• Rows
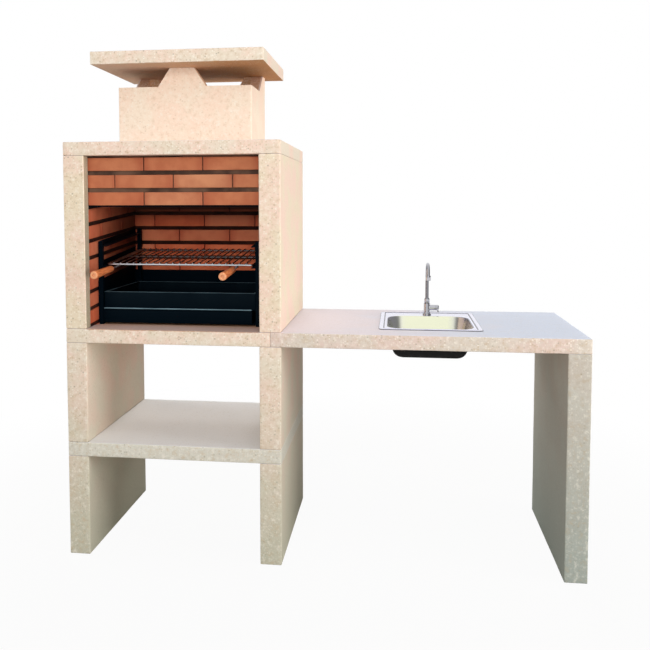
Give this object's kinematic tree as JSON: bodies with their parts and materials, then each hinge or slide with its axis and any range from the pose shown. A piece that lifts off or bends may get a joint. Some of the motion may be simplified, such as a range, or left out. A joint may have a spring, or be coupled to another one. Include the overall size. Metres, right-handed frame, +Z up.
{
  "type": "garden barbecue with worktop",
  "caption": "Cast concrete garden barbecue: brick-lined firebox with chimney, sliding wire grill, charcoal tray and ash drawer, shelf below, and a side worktop with a sink and swan-neck tap.",
  "frame": {"origin": "on the ground, under the middle of the box round the legs, slabs and grill handles", "axes": "+X along the worktop, from the firebox to the table leg; +Y from the front to the back; +Z up"},
  "size_m": [1.862, 0.749, 1.87],
  "materials": {
    "cast_concrete": "matt cast concrete with fine aggregate, cream to pink",
    "fire_brick": "matt orange-red fired clay",
    "refractory_mortar": "dark smoked mortar",
    "black_steel": "satin black stove paint",
    "zinc_plated_wire": "bright zinc-plated wire",
    "turned_beech": "varnished orange-brown wood",
    "stainless_sheet": "satin stainless steel",
    "black_rubber": "matt black",
    "white_plastic": "matt white",
    "chromed_brass": "polished chrome",
    "bare_brass": "turned brass"
  },
  "bodies": {
    "masonry": {"lower_left_leg": "cast_concrete", "lower_middle_leg": "cast_concrete", "table_leg": "cast_concrete", "shelf_slab": "cast_concrete", "upper_left_leg": "cast_concrete", "upper_middle_leg": "cast_concrete", "hearth_slab": "cast_concrete", "worktop_slab": "cast_concrete", "firebox_left_wall": "cast_concrete", "firebox_right_wall": "cast_concrete", "firebox_back_wall": "cast_concrete", "firebox_roof_slab": "cast_concrete", "chimney_shell": "cast_concrete", "chimney_cap": "cast_concrete", "left_lining_bricks": "fire_brick", "right_lining_bricks": "fire_brick", "back_lining_bricks": "fire_brick", "lintel_bricks": "fire_brick", "left_lining_mortar": "refractory_mortar", "right_lining_mortar": "refractory_mortar", "back_lining_mortar": "refractory_mortar", "lintel_mortar": "refractory_mortar", "lintel_angle": "black_steel", "left_rack": "black_steel", "right_rack": "black_steel", "left_side_plate": "black_steel", "right_side_plate": "black_steel", "fire_back_plate": "black_steel", "charcoal_tray": "black_steel", "charcoal_grate": "black_steel", "sink_bowl": "stainless_sheet", "sink_seal": "black_rubber", "sink_clips": "stainless_sheet", "waste_cup": "stainless_sheet", "waste_nut": "white_plastic", "tap_body": "chromed_brass", "tap_nut": "bare_brass", "tap_collar": "chromed_brass"},
    "grill": {"grill_grid": "zinc_plated_wire", "left_handle": "turned_beech", "right_handle": "turned_beech"},
    "drawer": {"ash_drawer": "black_steel"},
    "spout": {"tap_neck": "chromed_brass", "tap_aerator": "chromed_brass"},
    "lever": {"tap_lever": "chromed_brass"},
    "strainer": {"sink_strainer": "stainless_sheet"}
  },
  "joints": [
    {"name": "grill_slide", "type": "slide", "parent": "masonry", "child": "grill", "axis": [0, -0.9962, -0.0872], "range_m": [0, 0.25]},
    {"name": "drawer_slide", "type": "slide", "parent": "masonry", "child": "drawer", "axis": [0, -1, 0], "range_m": [0, 0.3]},
    {"name": "spout_swivel", "type": "hinge", "parent": "masonry", "child": "spout", "pos_m": [0.398, 0.22849, 0.96], "axis": [0, 0, 1], "range_deg": [-110, 110]},
    {"name": "lever_tilt", "type": "hinge", "parent": "masonry", "child": "lever", "pos_m": [0.44, 0.22849, 0.8802], "axis": [1, 0, 0], "range_deg": [-75, 0]},
    {"name": "strainer_lift", "type": "slide", "parent": "masonry", "child": "strainer", "axis": [0, 0, 1], "range_m": [0, 0.12]}
  ]
}
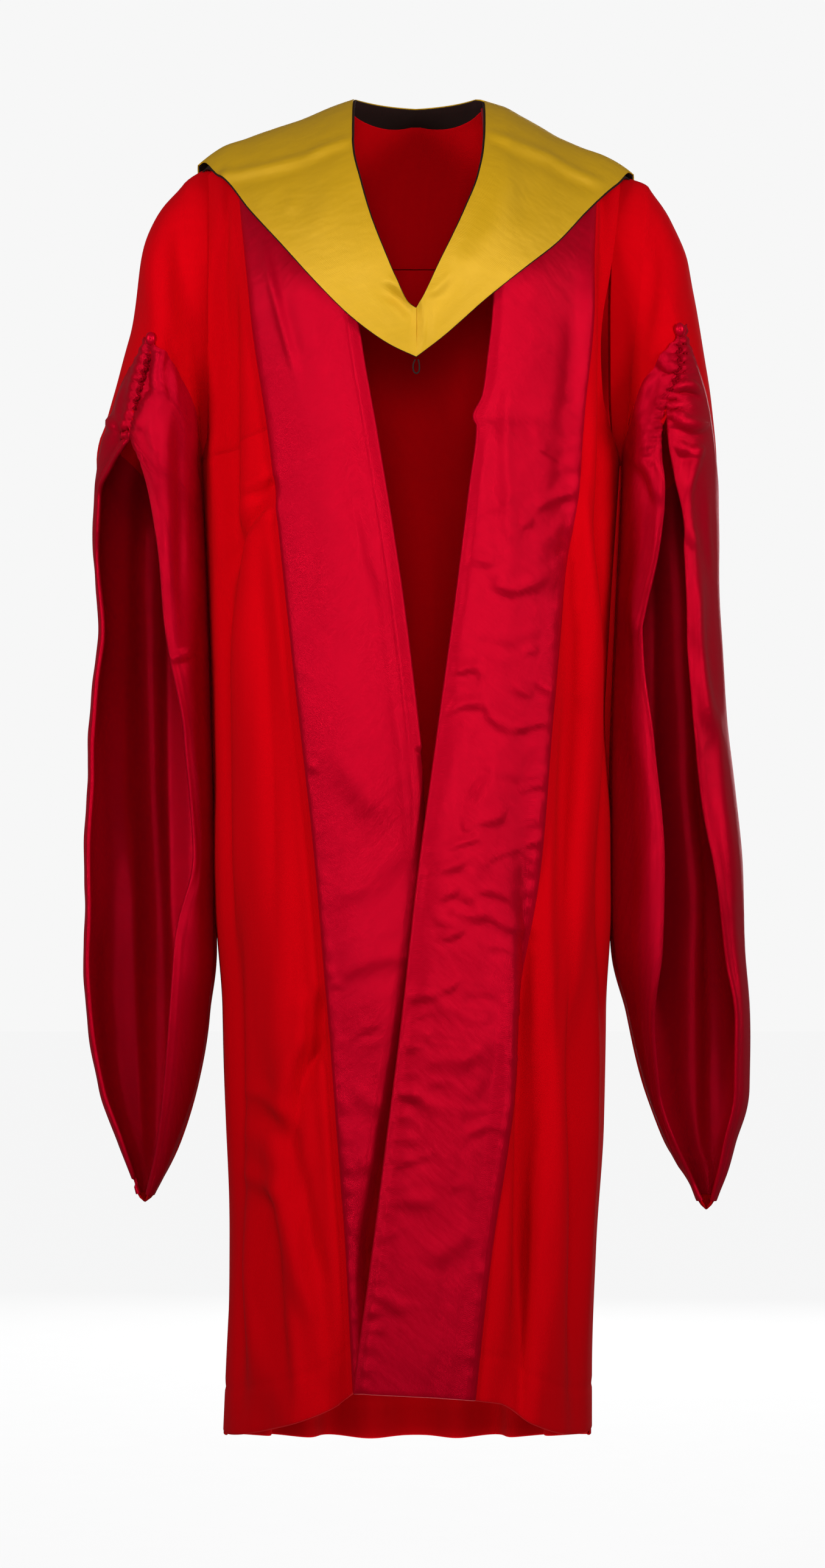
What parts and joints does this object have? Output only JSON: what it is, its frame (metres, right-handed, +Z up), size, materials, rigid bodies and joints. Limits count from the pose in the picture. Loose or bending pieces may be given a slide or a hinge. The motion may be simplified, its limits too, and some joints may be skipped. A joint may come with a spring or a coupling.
{
  "type": "graduation gown with hood",
  "caption": "Open doctoral gown with full-length silk facings, long pointed slit sleeves gathered by a cord, and a satin hood worn as a wide V over the shoulders.",
  "frame": {"origin": "middle of the shoulder line, where the wearer holds the gown", "axes": "+X to the viewer's right, -Y to the front, +Z up the gown"},
  "size_m": [0.6088, 0.325, 1.2465],
  "materials": {
    "scarlet_cloth": "matt wool-like cloth",
    "crimson_silk": "silk with a soft sheen",
    "gold_satin": "smooth satin",
    "dark_cloth": "matt dark cloth"
  },
  "bodies": {
    "root": {"back_yoke": "scarlet_cloth", "back": "scarlet_cloth", "front_left": "scarlet_cloth", "front_right": "scarlet_cloth", "facing_left": "crimson_silk", "facing_right": "crimson_silk", "sleeve_left": "scarlet_cloth", "sleeve_right": "scarlet_cloth", "sleeve_lining_left": "crimson_silk", "sleeve_lining_right": "crimson_silk", "sleeve_turnback_inner_left": "crimson_silk", "sleeve_turnback_inner_right": "crimson_silk", "sleeve_turnback_outer_left": "crimson_silk", "sleeve_turnback_outer_right": "crimson_silk", "gather_cord_left": "crimson_silk", "gather_cord_right": "crimson_silk", "button_left": "crimson_silk", "button_right": "crimson_silk", "hood_shell_left": "dark_cloth", "hood_shell_right": "dark_cloth", "hood_shell_back": "dark_cloth", "hood_lining_left": "gold_satin", "hood_lining_right": "gold_satin", "hood_lining_back": "gold_satin", "hood_loop": "dark_cloth"}
  },
  "joints": []
}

• Work to be completed
Reproduce the records word for word.

• Response to the task
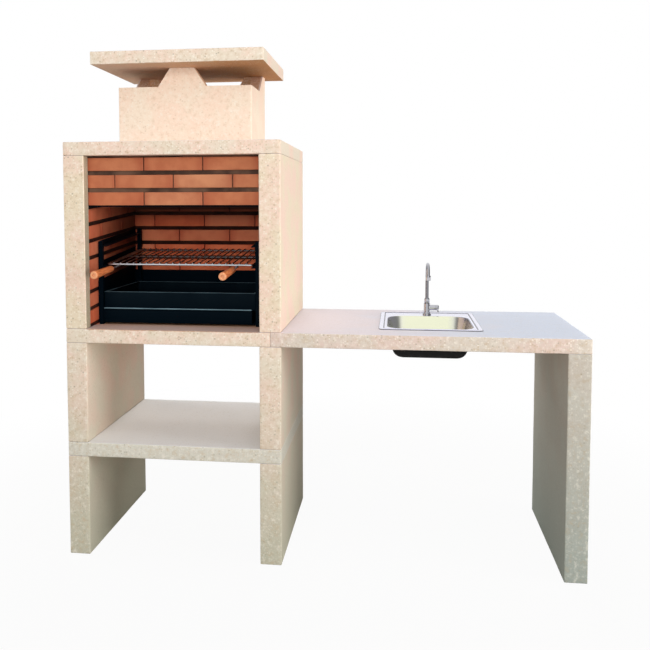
Give this object's kinematic tree as JSON: bodies with their parts and materials, then each hinge or slide with its axis and any range from the pose shown. A piece that lifts off or bends may get a joint. Some of the motion may be simplified, such as a range, or left out. A joint may have a spring, or be coupled to another one. Include the overall size. Metres, right-handed frame, +Z up.
{
  "type": "garden barbecue with worktop",
  "caption": "Cast concrete garden barbecue: brick-lined firebox with chimney, sliding wire grill, charcoal tray and ash drawer, shelf below, and a side worktop with a sink and swan-neck tap.",
  "frame": {"origin": "on the ground, under the middle of the box round the legs, slabs and grill handles", "axes": "+X along the worktop, from the firebox to the table leg; +Y from the front to the back; +Z up"},
  "size_m": [1.862, 0.749, 1.87],
  "materials": {
    "cast_concrete": "matt cast concrete with fine aggregate, cream to pink",
    "fire_brick": "matt orange-red fired clay",
    "refractory_mortar": "dark smoked mortar",
    "black_steel": "satin black stove paint",
    "zinc_plated_wire": "bright zinc-plated wire",
    "turned_beech": "varnished orange-brown wood",
    "stainless_sheet": "satin stainless steel",
    "black_rubber": "matt black",
    "white_plastic": "matt white",
    "chromed_brass": "polished chrome",
    "bare_brass": "turned brass"
  },
  "bodies": {
    "masonry": {"lower_left_leg": "cast_concrete", "lower_middle_leg": "cast_concrete", "table_leg": "cast_concrete", "shelf_slab": "cast_concrete", "upper_left_leg": "cast_concrete", "upper_middle_leg": "cast_concrete", "hearth_slab": "cast_concrete", "worktop_slab": "cast_concrete", "firebox_left_wall": "cast_concrete", "firebox_right_wall": "cast_concrete", "firebox_back_wall": "cast_concrete", "firebox_roof_slab": "cast_concrete", "chimney_shell": "cast_concrete", "chimney_cap": "cast_concrete", "left_lining_bricks": "fire_brick", "right_lining_bricks": "fire_brick", "back_lining_bricks": "fire_brick", "lintel_bricks": "fire_brick", "left_lining_mortar": "refractory_mortar", "right_lining_mortar": "refractory_mortar", "back_lining_mortar": "refractory_mortar", "lintel_mortar": "refractory_mortar", "lintel_angle": "black_steel", "left_rack": "black_steel", "right_rack": "black_steel", "left_side_plate": "black_steel", "right_side_plate": "black_steel", "fire_back_plate": "black_steel", "charcoal_tray": "black_steel", "charcoal_grate": "black_steel", "sink_bowl": "stainless_sheet", "sink_seal": "black_rubber", "sink_clips": "stainless_sheet", "waste_cup": "stainless_sheet", "waste_nut": "white_plastic", "tap_body": "chromed_brass", "tap_nut": "bare_brass", "tap_collar": "chromed_brass"},
    "grill": {"grill_grid": "zinc_plated_wire", "left_handle": "turned_beech", "right_handle": "turned_beech"},
    "drawer": {"ash_drawer": "black_steel"},
    "spout": {"tap_neck": "chromed_brass", "tap_aerator": "chromed_brass"},
    "lever": {"tap_lever": "chromed_brass"},
    "strainer": {"sink_strainer": "stainless_sheet"}
  },
  "joints": [
    {"name": "grill_slide", "type": "slide", "parent": "masonry", "child": "grill", "axis": [0, -0.9962, -0.0872], "range_m": [0, 0.25]},
    {"name": "drawer_slide", "type": "slide", "parent": "masonry", "child": "drawer", "axis": [0, -1, 0], "range_m": [0, 0.3]},
    {"name": "spout_swivel", "type": "hinge", "parent": "masonry", "child": "spout", "pos_m": [0.398, 0.22849, 0.96], "axis": [0, 0, 1], "range_deg": [-110, 110]},
    {"name": "lever_tilt", "type": "hinge", "parent": "masonry", "child": "lever", "pos_m": [0.44, 0.22849, 0.8802], "axis": [1, 0, 0], "range_deg": [-75, 0]},
    {"name": "strainer_lift", "type": "slide", "parent": "masonry", "child": "strainer", "axis": [0, 0, 1], "range_m": [0, 0.12]}
  ]
}
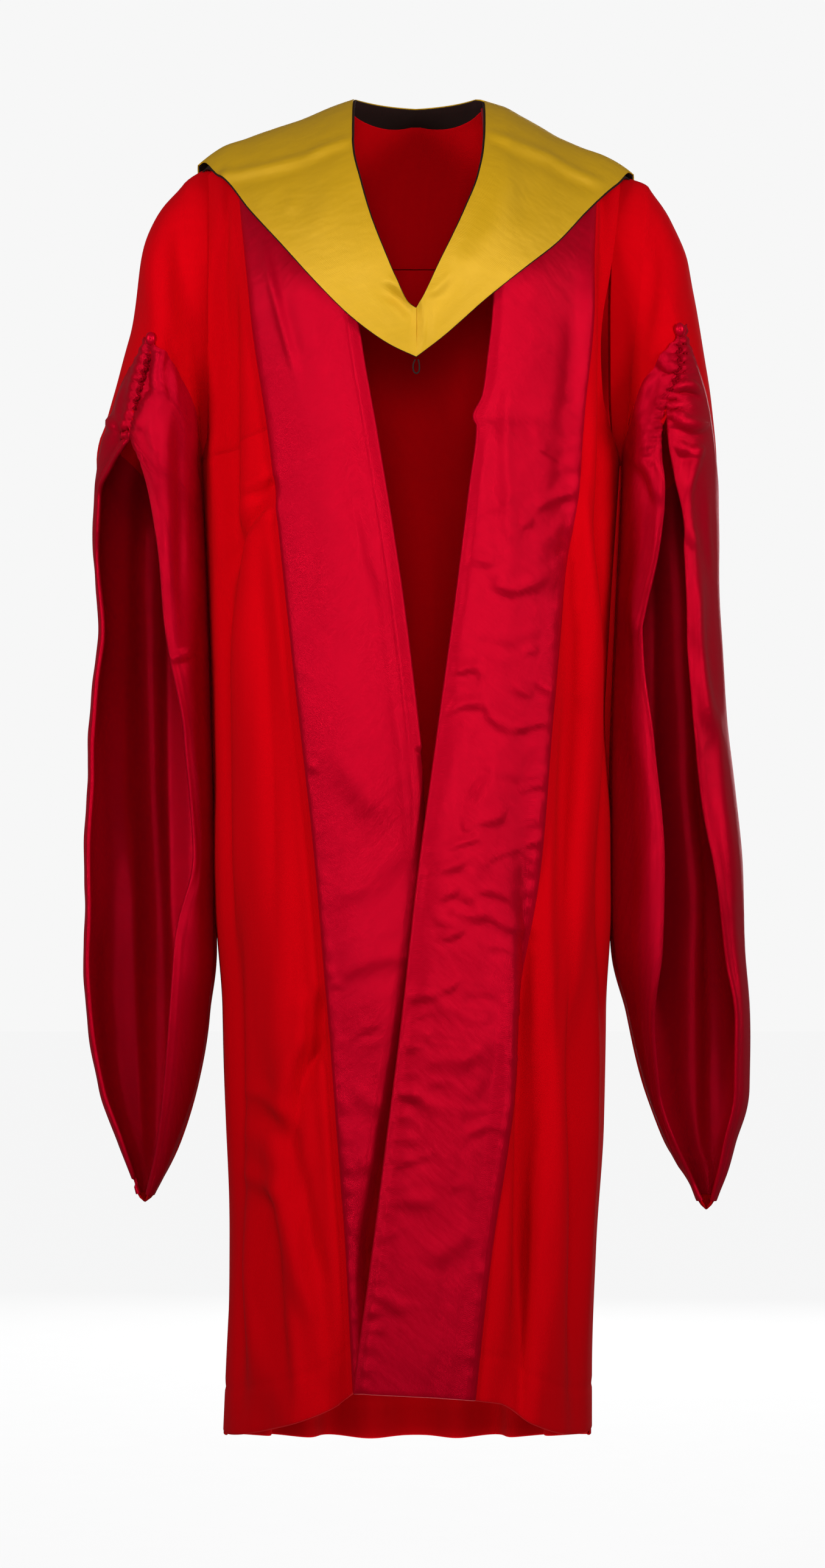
What parts and joints does this object have? Output only JSON: what it is, its frame (metres, right-handed, +Z up), size, materials, rigid bodies and joints. Limits count from the pose in the picture. Loose or bending pieces may be given a slide or a hinge. The motion may be simplified, its limits too, and some joints may be skipped. A joint may come with a spring or a coupling.
{
  "type": "graduation gown with hood",
  "caption": "Open doctoral gown with full-length silk facings, long pointed slit sleeves gathered by a cord, and a satin hood worn as a wide V over the shoulders.",
  "frame": {"origin": "middle of the shoulder line, where the wearer holds the gown", "axes": "+X to the viewer's right, -Y to the front, +Z up the gown"},
  "size_m": [0.6088, 0.325, 1.2465],
  "materials": {
    "scarlet_cloth": "matt wool-like cloth",
    "crimson_silk": "silk with a soft sheen",
    "gold_satin": "smooth satin",
    "dark_cloth": "matt dark cloth"
  },
  "bodies": {
    "root": {"back_yoke": "scarlet_cloth", "back": "scarlet_cloth", "front_left": "scarlet_cloth", "front_right": "scarlet_cloth", "facing_left": "crimson_silk", "facing_right": "crimson_silk", "sleeve_left": "scarlet_cloth", "sleeve_right": "scarlet_cloth", "sleeve_lining_left": "crimson_silk", "sleeve_lining_right": "crimson_silk", "sleeve_turnback_inner_left": "crimson_silk", "sleeve_turnback_inner_right": "crimson_silk", "sleeve_turnback_outer_left": "crimson_silk", "sleeve_turnback_outer_right": "crimson_silk", "gather_cord_left": "crimson_silk", "gather_cord_right": "crimson_silk", "button_left": "crimson_silk", "button_right": "crimson_silk", "hood_shell_left": "dark_cloth", "hood_shell_right": "dark_cloth", "hood_shell_back": "dark_cloth", "hood_lining_left": "gold_satin", "hood_lining_right": "gold_satin", "hood_lining_back": "gold_satin", "hood_loop": "dark_cloth"}
  },
  "joints": []
}